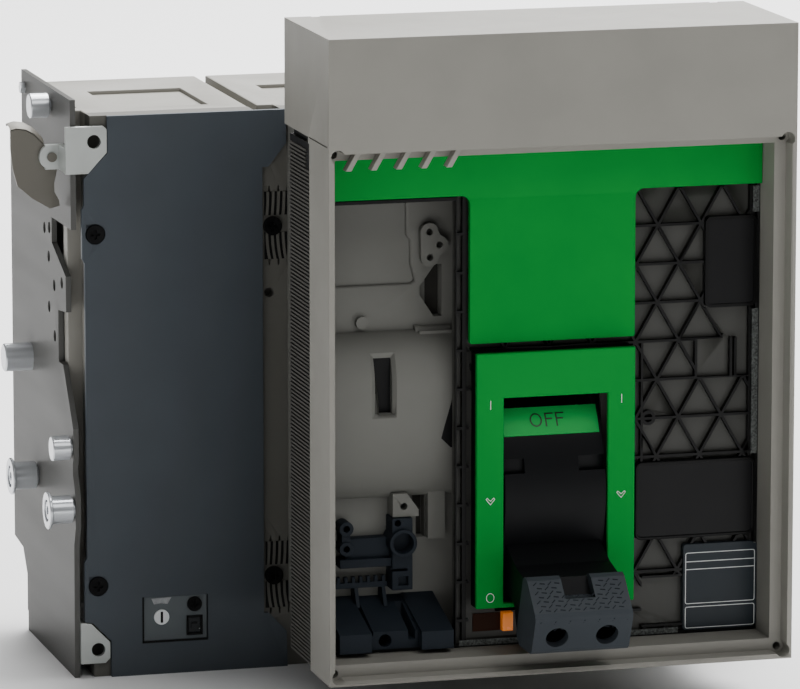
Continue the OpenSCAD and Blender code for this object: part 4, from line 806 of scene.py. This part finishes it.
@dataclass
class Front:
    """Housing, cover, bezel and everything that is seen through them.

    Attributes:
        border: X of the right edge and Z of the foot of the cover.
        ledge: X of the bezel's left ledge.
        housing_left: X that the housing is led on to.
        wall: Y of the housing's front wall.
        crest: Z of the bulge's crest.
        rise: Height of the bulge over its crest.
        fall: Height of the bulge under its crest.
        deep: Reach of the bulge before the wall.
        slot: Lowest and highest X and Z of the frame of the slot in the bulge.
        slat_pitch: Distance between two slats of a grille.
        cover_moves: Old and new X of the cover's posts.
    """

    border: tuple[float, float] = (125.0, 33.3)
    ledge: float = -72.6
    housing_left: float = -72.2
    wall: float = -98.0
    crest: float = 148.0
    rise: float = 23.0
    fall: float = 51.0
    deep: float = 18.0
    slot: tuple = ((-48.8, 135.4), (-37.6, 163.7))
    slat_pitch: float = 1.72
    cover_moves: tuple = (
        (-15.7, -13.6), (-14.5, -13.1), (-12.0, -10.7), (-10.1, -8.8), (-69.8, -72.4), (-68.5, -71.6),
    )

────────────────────

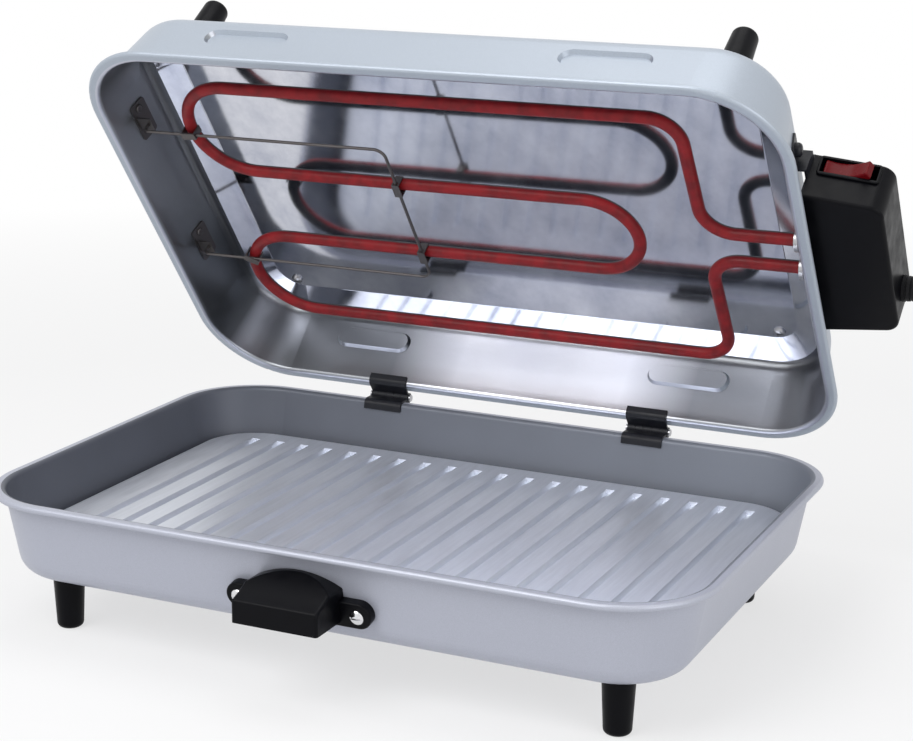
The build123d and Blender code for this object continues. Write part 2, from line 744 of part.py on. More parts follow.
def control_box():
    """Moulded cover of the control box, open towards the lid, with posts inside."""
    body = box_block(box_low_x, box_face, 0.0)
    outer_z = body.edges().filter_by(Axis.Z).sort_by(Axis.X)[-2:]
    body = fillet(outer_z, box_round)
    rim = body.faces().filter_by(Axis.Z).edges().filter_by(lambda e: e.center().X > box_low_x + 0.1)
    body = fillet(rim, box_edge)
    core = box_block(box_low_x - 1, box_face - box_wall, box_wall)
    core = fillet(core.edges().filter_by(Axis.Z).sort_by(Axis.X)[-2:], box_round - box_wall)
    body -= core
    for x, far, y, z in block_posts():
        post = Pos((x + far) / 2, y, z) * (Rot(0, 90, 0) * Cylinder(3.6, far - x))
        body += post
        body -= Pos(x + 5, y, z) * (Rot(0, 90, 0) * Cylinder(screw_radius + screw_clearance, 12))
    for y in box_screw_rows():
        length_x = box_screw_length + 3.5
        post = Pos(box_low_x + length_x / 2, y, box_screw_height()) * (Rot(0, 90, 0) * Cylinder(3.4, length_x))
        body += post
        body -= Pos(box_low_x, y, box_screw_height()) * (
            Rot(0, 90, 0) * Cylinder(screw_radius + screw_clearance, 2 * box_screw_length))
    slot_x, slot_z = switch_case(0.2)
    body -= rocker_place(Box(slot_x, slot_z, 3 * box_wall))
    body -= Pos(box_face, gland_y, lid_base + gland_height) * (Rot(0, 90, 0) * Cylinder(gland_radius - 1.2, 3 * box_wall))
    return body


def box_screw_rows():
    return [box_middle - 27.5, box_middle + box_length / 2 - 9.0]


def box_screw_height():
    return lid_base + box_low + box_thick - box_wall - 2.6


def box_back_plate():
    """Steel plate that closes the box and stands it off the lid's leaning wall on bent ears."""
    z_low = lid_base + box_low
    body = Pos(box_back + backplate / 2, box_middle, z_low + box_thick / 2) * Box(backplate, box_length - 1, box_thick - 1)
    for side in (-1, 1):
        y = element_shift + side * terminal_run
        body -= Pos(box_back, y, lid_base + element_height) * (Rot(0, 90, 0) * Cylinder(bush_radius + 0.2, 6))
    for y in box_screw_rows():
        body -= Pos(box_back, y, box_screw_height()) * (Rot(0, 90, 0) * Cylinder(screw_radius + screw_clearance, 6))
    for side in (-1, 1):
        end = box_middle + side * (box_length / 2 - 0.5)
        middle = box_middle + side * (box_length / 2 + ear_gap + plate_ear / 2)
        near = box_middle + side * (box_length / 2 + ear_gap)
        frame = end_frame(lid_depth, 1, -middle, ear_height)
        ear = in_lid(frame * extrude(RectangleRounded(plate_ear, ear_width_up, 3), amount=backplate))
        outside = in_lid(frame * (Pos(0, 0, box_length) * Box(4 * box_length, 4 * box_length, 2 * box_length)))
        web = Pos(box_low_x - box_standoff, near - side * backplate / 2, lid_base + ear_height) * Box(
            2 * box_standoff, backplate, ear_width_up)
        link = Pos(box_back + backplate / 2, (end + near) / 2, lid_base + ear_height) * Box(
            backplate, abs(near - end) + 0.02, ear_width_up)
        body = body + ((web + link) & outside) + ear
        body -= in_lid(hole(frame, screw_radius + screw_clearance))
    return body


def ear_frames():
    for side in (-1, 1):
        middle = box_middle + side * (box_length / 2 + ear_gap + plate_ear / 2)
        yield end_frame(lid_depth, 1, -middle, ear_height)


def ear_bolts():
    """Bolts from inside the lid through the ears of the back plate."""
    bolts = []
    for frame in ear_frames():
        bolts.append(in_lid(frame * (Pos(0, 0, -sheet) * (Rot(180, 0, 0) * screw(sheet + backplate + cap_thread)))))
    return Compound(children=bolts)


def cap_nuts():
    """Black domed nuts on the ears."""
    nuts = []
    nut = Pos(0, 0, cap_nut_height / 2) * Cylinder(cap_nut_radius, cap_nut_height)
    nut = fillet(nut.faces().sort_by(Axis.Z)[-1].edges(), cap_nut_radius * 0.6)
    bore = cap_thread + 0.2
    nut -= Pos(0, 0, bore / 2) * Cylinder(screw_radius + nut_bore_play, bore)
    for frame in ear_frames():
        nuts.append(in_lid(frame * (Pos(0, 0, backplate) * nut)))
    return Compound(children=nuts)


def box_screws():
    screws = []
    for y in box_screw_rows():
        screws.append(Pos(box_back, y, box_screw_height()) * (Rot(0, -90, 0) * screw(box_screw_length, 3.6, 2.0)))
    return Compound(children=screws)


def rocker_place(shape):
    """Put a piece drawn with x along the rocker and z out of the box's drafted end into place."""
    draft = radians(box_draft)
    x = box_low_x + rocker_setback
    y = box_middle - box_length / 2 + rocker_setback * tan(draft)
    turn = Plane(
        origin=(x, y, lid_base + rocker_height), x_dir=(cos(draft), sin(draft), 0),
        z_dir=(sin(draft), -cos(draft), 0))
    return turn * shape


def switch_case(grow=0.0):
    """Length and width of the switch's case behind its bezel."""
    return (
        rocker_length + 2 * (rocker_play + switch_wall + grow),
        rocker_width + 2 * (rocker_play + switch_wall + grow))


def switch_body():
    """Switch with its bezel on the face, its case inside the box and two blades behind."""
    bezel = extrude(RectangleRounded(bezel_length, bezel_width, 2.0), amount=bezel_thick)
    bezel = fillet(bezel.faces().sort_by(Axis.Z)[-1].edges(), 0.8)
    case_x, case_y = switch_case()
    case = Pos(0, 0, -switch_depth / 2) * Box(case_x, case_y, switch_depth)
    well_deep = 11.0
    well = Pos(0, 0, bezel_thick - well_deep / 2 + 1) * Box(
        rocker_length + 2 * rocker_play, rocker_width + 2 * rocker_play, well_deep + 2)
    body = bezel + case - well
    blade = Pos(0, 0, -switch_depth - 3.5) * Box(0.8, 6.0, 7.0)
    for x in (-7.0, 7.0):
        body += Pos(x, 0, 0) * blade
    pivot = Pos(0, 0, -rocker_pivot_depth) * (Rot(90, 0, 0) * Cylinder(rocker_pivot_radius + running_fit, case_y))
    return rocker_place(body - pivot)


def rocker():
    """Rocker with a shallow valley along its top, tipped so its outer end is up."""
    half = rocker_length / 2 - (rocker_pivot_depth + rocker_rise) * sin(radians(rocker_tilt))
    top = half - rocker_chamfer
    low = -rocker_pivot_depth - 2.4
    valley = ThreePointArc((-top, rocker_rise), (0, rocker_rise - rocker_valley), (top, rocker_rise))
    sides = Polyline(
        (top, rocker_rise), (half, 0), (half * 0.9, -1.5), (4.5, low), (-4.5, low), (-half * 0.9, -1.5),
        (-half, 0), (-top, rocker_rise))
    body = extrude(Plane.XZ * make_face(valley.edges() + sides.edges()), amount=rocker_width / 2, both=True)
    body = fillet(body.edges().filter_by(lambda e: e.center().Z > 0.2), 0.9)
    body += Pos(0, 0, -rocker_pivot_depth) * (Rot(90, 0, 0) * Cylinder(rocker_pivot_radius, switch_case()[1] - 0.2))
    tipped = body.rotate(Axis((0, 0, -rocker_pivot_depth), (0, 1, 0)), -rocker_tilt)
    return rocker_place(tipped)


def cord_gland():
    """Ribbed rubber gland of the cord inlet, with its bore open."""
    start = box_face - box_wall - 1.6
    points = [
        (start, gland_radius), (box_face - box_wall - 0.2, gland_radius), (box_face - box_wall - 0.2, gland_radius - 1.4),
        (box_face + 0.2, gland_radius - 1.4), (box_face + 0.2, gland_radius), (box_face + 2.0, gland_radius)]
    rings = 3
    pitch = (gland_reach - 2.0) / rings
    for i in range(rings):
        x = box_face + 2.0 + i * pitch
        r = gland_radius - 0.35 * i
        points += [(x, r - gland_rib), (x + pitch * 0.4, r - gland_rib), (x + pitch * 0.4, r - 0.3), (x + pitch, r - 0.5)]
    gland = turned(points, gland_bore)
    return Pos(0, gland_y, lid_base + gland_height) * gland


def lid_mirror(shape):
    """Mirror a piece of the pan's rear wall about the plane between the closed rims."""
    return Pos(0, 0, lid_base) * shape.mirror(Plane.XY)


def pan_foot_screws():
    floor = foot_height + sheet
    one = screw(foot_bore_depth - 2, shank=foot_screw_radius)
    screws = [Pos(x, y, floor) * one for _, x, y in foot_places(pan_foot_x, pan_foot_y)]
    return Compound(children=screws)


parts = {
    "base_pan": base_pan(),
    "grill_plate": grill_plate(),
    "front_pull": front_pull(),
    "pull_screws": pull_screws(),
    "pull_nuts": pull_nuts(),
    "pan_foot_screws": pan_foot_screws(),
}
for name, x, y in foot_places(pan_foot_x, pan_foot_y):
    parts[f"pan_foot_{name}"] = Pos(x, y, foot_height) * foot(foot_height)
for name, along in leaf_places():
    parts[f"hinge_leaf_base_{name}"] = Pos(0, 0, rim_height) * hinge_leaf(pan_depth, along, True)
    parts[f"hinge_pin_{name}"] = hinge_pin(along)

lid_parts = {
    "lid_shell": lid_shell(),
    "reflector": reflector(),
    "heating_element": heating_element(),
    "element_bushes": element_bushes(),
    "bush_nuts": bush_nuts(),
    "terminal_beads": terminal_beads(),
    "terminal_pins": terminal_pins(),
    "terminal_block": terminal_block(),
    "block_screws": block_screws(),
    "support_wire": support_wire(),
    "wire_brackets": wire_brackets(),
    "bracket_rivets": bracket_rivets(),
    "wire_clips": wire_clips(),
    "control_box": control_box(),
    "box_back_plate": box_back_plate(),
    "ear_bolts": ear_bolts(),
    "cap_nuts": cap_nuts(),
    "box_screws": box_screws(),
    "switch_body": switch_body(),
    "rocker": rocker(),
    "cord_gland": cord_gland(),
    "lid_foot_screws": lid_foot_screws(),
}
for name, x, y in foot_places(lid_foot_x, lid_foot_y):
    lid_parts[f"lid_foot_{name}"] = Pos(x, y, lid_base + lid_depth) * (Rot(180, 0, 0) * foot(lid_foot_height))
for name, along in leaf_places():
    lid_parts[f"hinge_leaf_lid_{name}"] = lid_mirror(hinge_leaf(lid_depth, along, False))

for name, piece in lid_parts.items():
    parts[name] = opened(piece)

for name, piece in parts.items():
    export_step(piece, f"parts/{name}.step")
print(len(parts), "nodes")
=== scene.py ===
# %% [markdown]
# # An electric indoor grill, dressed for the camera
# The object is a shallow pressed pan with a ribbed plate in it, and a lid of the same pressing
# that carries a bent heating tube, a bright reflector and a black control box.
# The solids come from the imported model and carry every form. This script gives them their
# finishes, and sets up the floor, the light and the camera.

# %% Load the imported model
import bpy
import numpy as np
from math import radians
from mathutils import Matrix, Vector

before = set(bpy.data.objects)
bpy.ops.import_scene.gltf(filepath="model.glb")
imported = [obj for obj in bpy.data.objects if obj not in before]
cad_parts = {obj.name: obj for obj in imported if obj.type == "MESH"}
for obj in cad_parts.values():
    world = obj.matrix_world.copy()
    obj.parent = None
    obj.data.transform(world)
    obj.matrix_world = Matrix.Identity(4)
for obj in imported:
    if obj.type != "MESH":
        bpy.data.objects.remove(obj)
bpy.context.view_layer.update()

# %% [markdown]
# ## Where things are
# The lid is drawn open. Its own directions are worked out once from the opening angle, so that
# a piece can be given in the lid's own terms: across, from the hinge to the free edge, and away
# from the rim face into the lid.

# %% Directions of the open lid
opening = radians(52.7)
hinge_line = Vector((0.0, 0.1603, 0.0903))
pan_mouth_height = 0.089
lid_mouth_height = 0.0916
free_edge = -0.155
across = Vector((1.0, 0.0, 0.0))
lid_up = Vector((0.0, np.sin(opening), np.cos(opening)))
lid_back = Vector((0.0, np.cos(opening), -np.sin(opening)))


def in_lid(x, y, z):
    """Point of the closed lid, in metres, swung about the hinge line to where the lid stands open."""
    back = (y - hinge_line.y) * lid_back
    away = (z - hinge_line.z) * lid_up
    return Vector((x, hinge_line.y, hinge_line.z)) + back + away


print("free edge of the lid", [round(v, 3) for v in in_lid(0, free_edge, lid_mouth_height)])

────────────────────

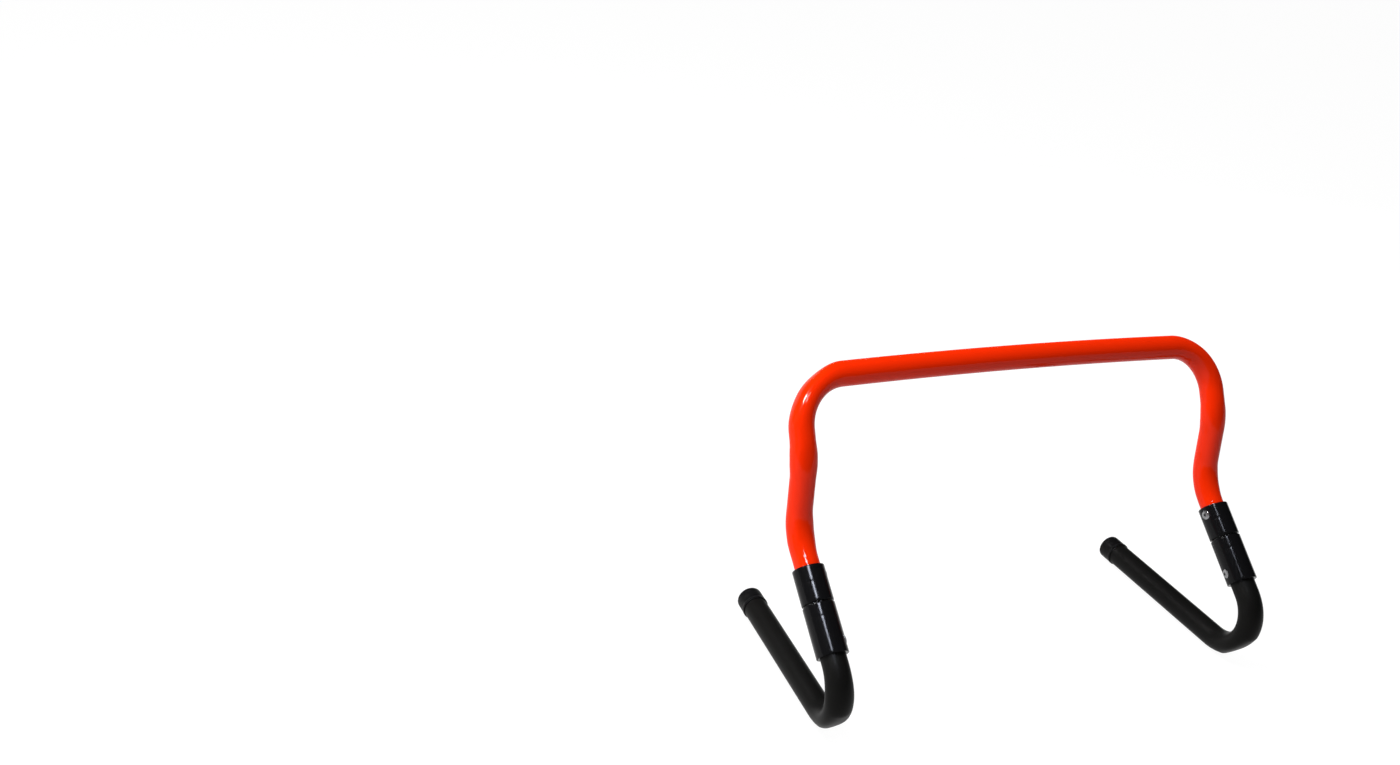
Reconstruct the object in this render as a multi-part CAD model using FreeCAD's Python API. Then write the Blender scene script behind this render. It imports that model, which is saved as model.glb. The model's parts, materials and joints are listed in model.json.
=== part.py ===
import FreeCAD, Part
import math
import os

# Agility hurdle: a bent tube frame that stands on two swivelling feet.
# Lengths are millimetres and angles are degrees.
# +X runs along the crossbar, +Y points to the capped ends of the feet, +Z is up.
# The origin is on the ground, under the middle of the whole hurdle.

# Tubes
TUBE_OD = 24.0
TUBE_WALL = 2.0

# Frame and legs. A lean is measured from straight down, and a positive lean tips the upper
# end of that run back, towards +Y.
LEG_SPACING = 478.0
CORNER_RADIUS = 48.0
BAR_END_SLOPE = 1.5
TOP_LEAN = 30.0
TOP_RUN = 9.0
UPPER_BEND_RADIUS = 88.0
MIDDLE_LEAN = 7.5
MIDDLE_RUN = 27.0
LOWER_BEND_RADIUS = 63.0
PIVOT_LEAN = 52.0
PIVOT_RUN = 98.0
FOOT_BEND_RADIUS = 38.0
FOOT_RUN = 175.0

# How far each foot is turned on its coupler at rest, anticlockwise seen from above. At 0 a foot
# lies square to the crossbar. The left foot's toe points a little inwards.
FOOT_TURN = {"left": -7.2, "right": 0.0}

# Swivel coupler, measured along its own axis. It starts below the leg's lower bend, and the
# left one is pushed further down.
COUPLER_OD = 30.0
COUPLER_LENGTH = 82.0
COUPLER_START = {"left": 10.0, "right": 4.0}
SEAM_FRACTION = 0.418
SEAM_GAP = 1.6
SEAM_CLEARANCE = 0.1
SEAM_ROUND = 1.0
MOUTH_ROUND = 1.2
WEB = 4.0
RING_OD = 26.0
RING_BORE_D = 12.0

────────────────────

▸ **Directions for this task**:
Reproduce, exactly as written, the stretch of lines whose first line is the one with "Continue the OpenSCAD" and whose last line is the one with "seen through them.".

▸ **Finished task**:
Continue the OpenSCAD and Blender code for this object: part 4, from line 806 of scene.py. This part finishes it.
@dataclass
class Front:
    """Housing, cover, bezel and everything that is seen through them.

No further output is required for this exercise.